Added step scheduler for each header and backbone. Code exists in semi_supervised folder.

Code Source: VICReg

  • 1% of data
python evaluate_step.py --data-dir  ~/data --pretrained ./pretrained_corinfomax/resnet50.pth --exp-dir ./experiment_ft1_corinfomax/ --weights finetune --train-perc 1 --epochs 20  --lr-backbone 0.005 --lr-head 10 --weight-decay 0
  • 10% of data
python evaluate_step.py --data-dir  ~/data --pretrained ./pretrained_corinfomax/resnet50.pth --exp-dir ./experiment_ft10_corinfomax/ --weights finetune --train-perc 10 --epochs 20  --lr-backbone 0.005 --lr-head 20 --weight-decay 0
  • Transfer learning

Code Source: MoCo

For details please refer README.md in transfer_learning folder.

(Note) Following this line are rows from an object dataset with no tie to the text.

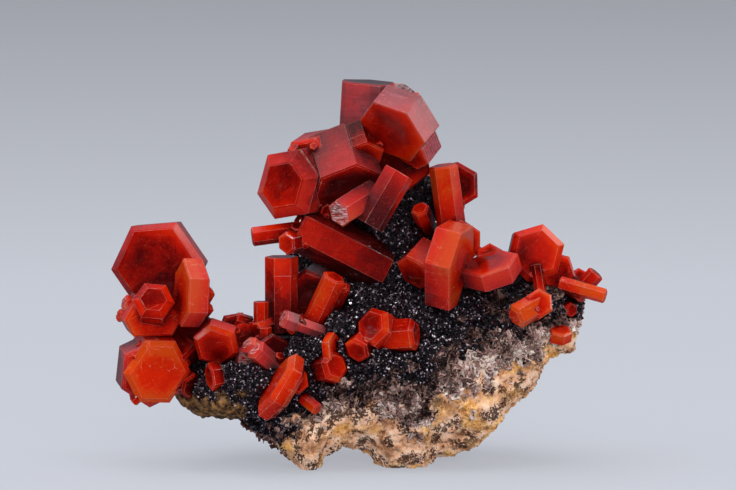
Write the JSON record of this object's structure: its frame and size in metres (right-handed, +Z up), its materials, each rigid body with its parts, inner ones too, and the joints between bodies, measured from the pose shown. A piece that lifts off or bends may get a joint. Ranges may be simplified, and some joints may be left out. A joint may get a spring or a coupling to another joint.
{
  "type": "mineral specimen",
  "caption": "Cluster of red hexagonal vanadinite crystals grown on a dark, drusy matrix that rests on its pale foot.",
  "frame": {"origin": "centre of the bounding box's bottom, on the plane that the specimen rests on", "axes": "+X along the specimen's length, to the right as it is displayed; -Y towards the viewer of the display side; +Z up"},
  "size_m": [0.0591, 0.0287, 0.0461],
  "materials": {
    "vanadinite": "gloss",
    "matrix": "matte"
  },
  "bodies": {
    "root": {"matrix": "matrix", "left_crystal_cluster": "vanadinite", "lower_left_crystal_cluster": "vanadinite", "middle_crystal_cluster": "vanadinite", "low_middle_crystals": "vanadinite", "summit_crystal_cluster": "vanadinite", "shoulder_crystal_cluster": "vanadinite", "right_crystal_cluster": "vanadinite", "right_flank_crystals": "vanadinite", "centre_crystals": "vanadinite", "back_left_crystal_cluster": "vanadinite", "back_right_crystal_cluster": "vanadinite", "dark_spire_crystal": "vanadinite", "spire_back_crystal": "vanadinite", "spire_back_upper_crystal": "vanadinite", "spire_back_side_crystal": "vanadinite", "spire_back_low_crystal": "vanadinite", "small_left_crystal": "vanadinite", "embedded_crystal": "vanadinite", "right_edge_crystal": "vanadinite", "right_foot_crystal": "vanadinite"}
  },
  "joints": []
}
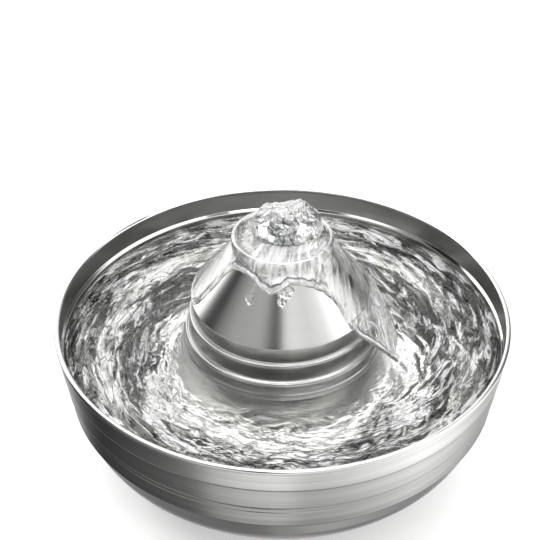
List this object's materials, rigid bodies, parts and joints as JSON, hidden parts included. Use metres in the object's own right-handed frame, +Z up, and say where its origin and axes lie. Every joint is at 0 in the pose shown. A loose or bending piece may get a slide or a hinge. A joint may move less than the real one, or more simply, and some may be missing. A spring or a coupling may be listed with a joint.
{
  "type": "pet water fountain",
  "caption": "Stainless bowl water fountain for cats and small dogs, with a stepped wall, a lift-off cone dome over the filter and pump, and a bubbling top dish.",
  "frame": {"origin": "on the ground, under the centre of the bowl", "axes": "+Z up, -Y the front, +Y the rear with the power inlet, +X to the right seen from the front"},
  "size_m": [0.263, 0.263, 0.168],
  "materials": {
    "brushed_steel_bowl": "spun 304 stainless, satin brushed round the axis",
    "polished_steel": "spun stainless, bright polished",
    "zinc_screw_steel": "zinc-plated steel",
    "charcoal_abs": "fine satin moulding",
    "black_nylon": "satin nylon",
    "black_silicone": "matt silicone",
    "clear_silicone": "milky translucent silicone",
    "brass_contact": "bright brass",
    "wire_insulation": "soft PVC",
    "pump_black": "satin moulding",
    "laminated_iron": "stacked laminations",
    "copper_winding": "enamelled copper",
    "circuit_board": "solder mask",
    "potting_resin": "cast epoxy",
    "white_ceramic": "ground alumina",
    "ferrite": "sintered ferrite",
    "impeller_white": "moulded acetal",
    "grey_foam": "open cell foam",
    "filter_white": "moulded polypropylene",
    "filter_wool": "needled polyester",
    "carbon_granules": "activated carbon"
  },
  "bodies": {
    "base": {"bowl_shell": "brushed_steel_bowl", "base_tray": "charcoal_abs", "base_gasket": "black_silicone", "floor_standoffs": "polished_steel", "base_screws": "zinc_screw_steel", "foot_pads": "black_silicone", "dc_jack": "black_nylon", "jack_pin": "brass_contact", "jack_wires": "wire_insulation", "gland_body": "black_nylon", "gland_washer": "black_silicone", "gland_nut": "black_nylon", "gland_bush": "black_silicone", "gland_cap": "black_nylon", "pump_lead": "black_silicone", "lead_boot": "black_silicone", "pump_housing": "pump_black", "suction_cups": "clear_silicone", "stator_core": "laminated_iron", "stator_coils": "copper_winding", "driver_board": "circuit_board", "potting_cap": "potting_resin", "rotor_shaft": "white_ceramic", "rear_bush": "black_silicone", "front_bush": "black_silicone", "pump_cover": "pump_black", "pump_oring": "black_silicone", "cover_screws": "zinc_screw_steel", "riser_tube": "clear_silicone", "bubbler_nozzle": "filter_white"},
    "rotor": {"rotor_magnet": "ferrite", "impeller": "impeller_white"},
    "intake": {"intake_grille": "pump_black", "intake_foam": "grey_foam"},
    "dial": {"flow_dial": "filter_white"},
    "shroud": {"pump_shroud": "filter_white"},
    "cartridge": {"filter_frame": "filter_white", "filter_wool": "filter_wool", "filter_carbon": "carbon_granules", "filter_lid": "filter_white"},
    "dome": {"dome_cover": "polished_steel", "skirt_bumper": "black_silicone", "top_dish": "polished_steel", "dish_seal": "clear_silicone"}
  },
  "joints": [
    {"name": "dome_lift", "type": "slide", "parent": "base", "child": "dome", "axis": [0, 0, 1], "range_m": [0, 0.3]},
    {"name": "cartridge_lift", "type": "slide", "parent": "base", "child": "cartridge", "axis": [0, 0, 1], "range_m": [0, 0.226]},
    {"name": "shroud_lift", "type": "slide", "parent": "base", "child": "shroud", "axis": [0, 0, 1], "range_m": [0, 0.157]},
    {"name": "impeller_spin", "type": "hinge", "parent": "base", "child": "rotor", "pos_m": [-0.011, 0, 0.0415], "axis": [0, 1, 0], "continuous": true},
    {"name": "intake_pull", "type": "slide", "parent": "base", "child": "intake", "axis": [0, -1, 0], "range_m": [0, 0.012]},
    {"name": "dial_turn", "type": "hinge", "parent": "intake", "child": "dial", "pos_m": [-0.011, -0.018, 0.0415], "axis": [0, 1, 0], "range_deg": [0, 30]}
  ],
  "couplings": [
    {"joint": "cartridge_lift", "follows": "dome_lift", "ratio": 0.75},
    {"joint": "shroud_lift", "follows": "dome_lift", "ratio": 0.52}
  ]
}
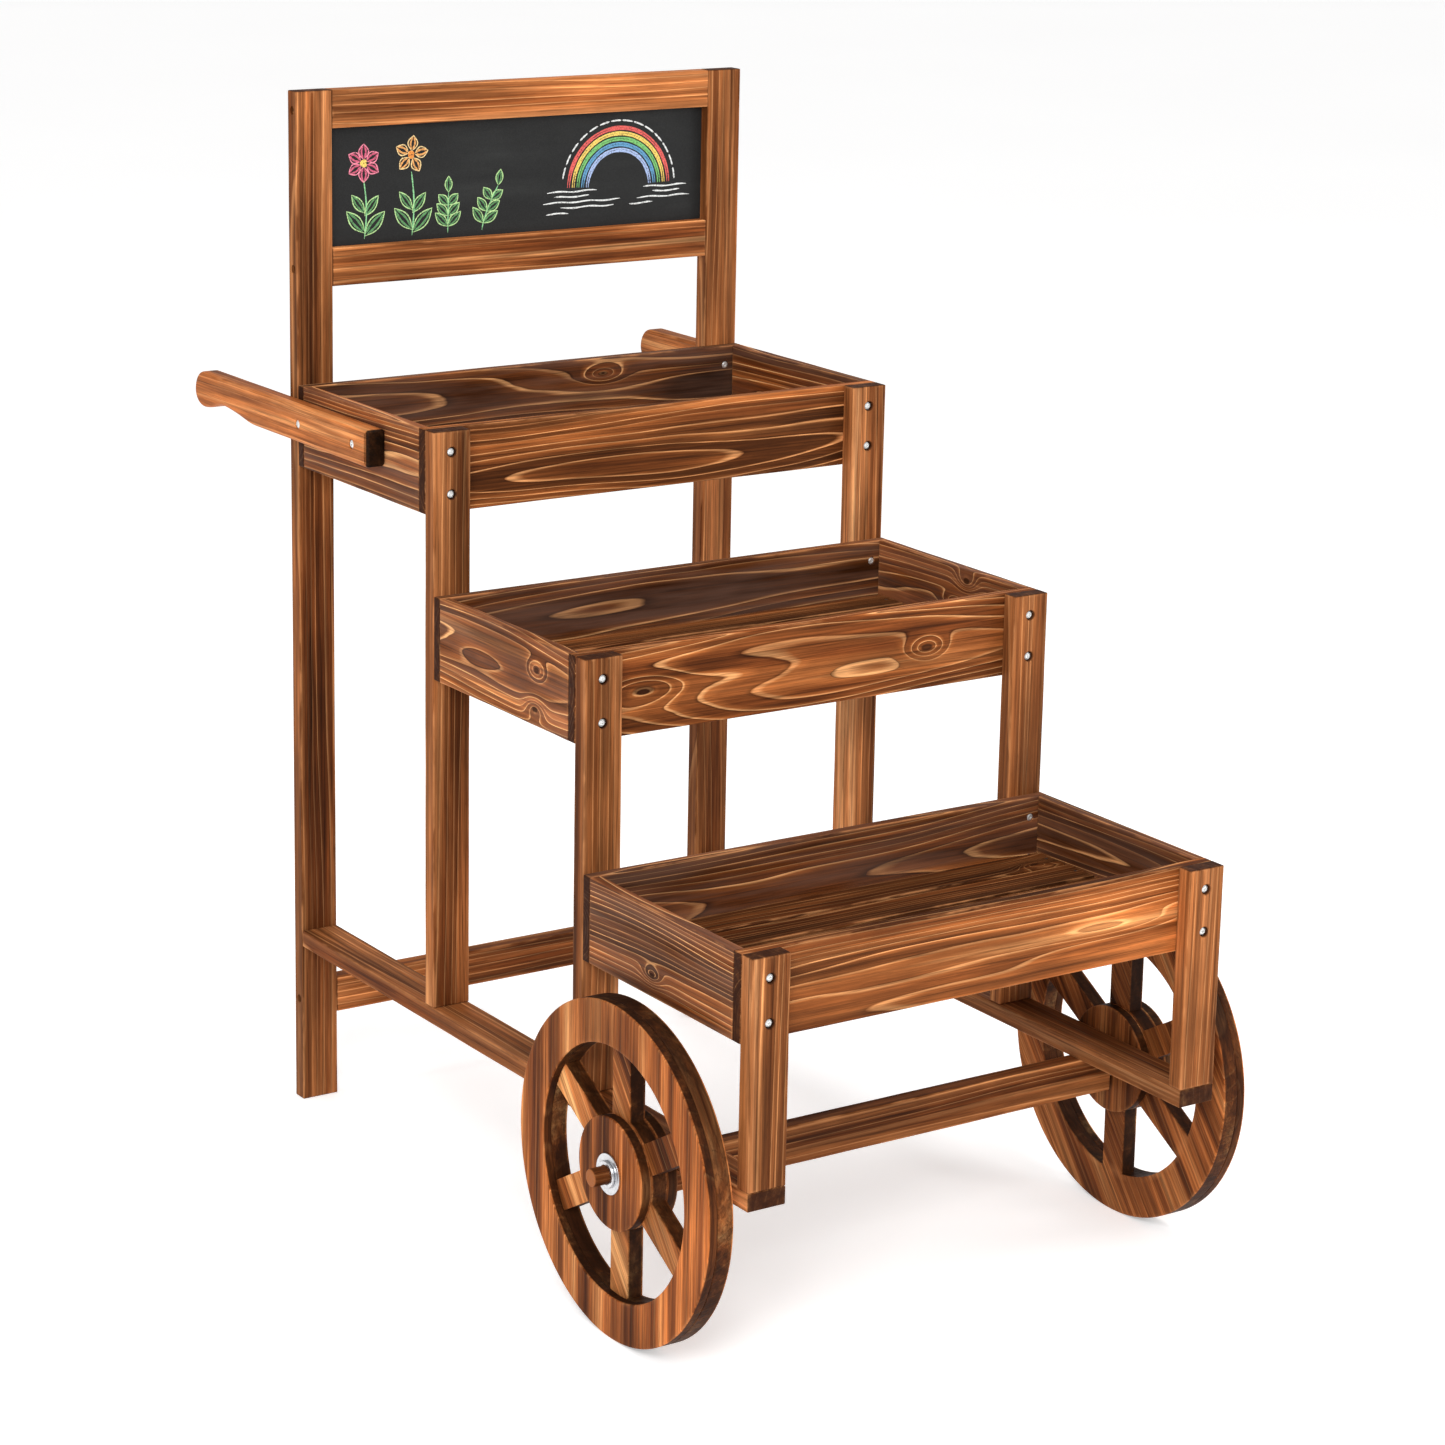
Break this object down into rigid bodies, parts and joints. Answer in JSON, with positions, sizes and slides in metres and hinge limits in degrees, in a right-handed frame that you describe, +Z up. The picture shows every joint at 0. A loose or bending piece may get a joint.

Troubleshooting for possible errors in replication of original run

  • Linear evaluation is not started: Correct path or name for pretrained model must be added for "--lin_model_path" parameter.
  • Pretraining is not started: wrong "--gpu_no" parameters (for CIFAR-10, CIFAR-100, Tiny ImageNet experiments)
  • Any unexpected low accuracy results: dataset folder can be in different path. (for Tiny ImageNet and ImageNet-100 experiments)
  • If runtime takes much more than reported: --n_workers may be incompatible with your running system. We choose number of CPU core in our all experiments.